My first trip while studying abroad in Italy. I took a weekend trip to Florence and a day trip to Pisa.
As some may suspect, the adjustment to move across the globe for 4 months was a bit uncomfortable.
During that time, I grew in ways I would have never imagined. In an unfamiliar area, thousands of miles from home, I often struggled with the language barrier, time difference, and being so far away from loved ones.
Most days were paired with homesickness and anxiety. However, over time I learned to navigate through this with open-mindedness and finally began to understand that it is in uncomfortable times, that growth happens.
Music was also something I leaned into during this time. I found myself often reaching for the Anyone But You movie soundtrack.
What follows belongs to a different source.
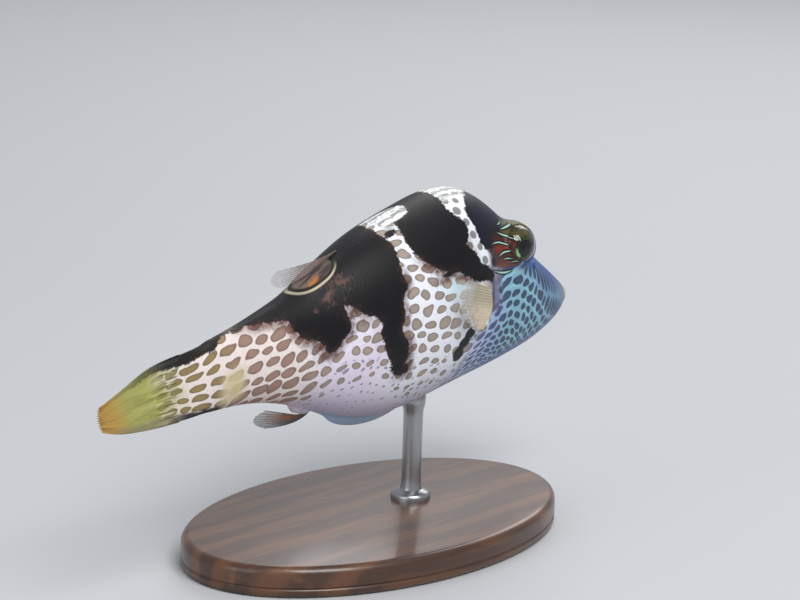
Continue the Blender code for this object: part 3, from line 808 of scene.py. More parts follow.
def tail_colour(w, looks, skin, at, edge):
    """Yellow and olive over the tail and its fin, a bleached patch, and dark upper and lower edges."""
    s, g, f = at.lie
    flames = at.flames
    mottle = w.noise(at.spot, 0.6, 3.0, 0.6)
    bleached = s.between(67.3, 70.6, 0.9) * g.between(5.2, 9.6, 1.0)
    skin = skin.over(tint(204, 190, 150), bleached * 0.85)
    skin = skin.over(tint(116, 108, 40), flames.step(0.5, 0.62) * s.between(77.0, 86.0, 3.0) * 0.35)
    skin = skin.over(tint(232, 234, 206), flames.step(0.43, 0.38) * s.between(75.5, 81.0, 2.0) * 0.45)
    skin = skin.over(looks.caudal_tip, (s + (mottle - 0.5) * 4.0 + (f - 0.5) * 1.5).step(84.0, 89.0) * 0.9)
    skin = skin.over(tint(96, 70, 24), flames.step(0.52, 0.6) * s.step(86.5, 89.0) * 0.7)
    low = (1 - f) * 9.0 + (mottle - 0.5) * 1.2
    lower = low.step(1.25, 0.7) * s.between(69.6, 79.0, 1.0)
    skin = skin.over(tint(112, 98, 96), low.step(1.8, 0.6) * s.step(74.0, 80.0) * s.step(90.0, 84.0) * 0.6)
    skin = skin.over(tint(28, 22, 26), lower * s.step(80.0, 75.0) * 0.95)
    band = edge.step(-0.1, 0.14) * s.step(64.0, 70.0)
    return skin.over(tint(34, 32, 30), band * (1 - s.step(78.0, 89.0) * 0.75))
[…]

Having seen the movie in theaters with my sister and best friend right before I left the States, the soundtrack was tied to comforting feelings and memories of home.
The feel-good movie left an impact on me since going to see it in theaters was one of the last activities I did with my sister and best friend before moving across the globe for 4 months.
Yet, now when I listen to the Anyone but You soundtrack, it reminds me of my time abroad when I grew up in the most uncomfortable ways but immersed myself in life-changing experiences.
As I’ve grown older, I’ve realized that my connection to music goes beyond just the songs I listen to—it’s about the memories attached to those songs, the people I’ve shared them with, and the experiences that have shaped who I am.
There’s something about the way a song can capture a feeling or a moment in a way that words alone can’t.

My dad, me, and my brother.
When I hear Strawberry Fields Forever, I’m not just reminded of that first car ride with my parents—I’m reminded of all the times music has been a part of my life, guiding me, comforting me, and helping me to understand myself in ways I never could have anticipated.
Looking back, I had no idea how much music would come to influence me, and how it would play such a big role in my identity. From the moment my dad turned on Strawberry Fields Forever, music has been a constant companion, shaping the way I see the world and the way I see myself.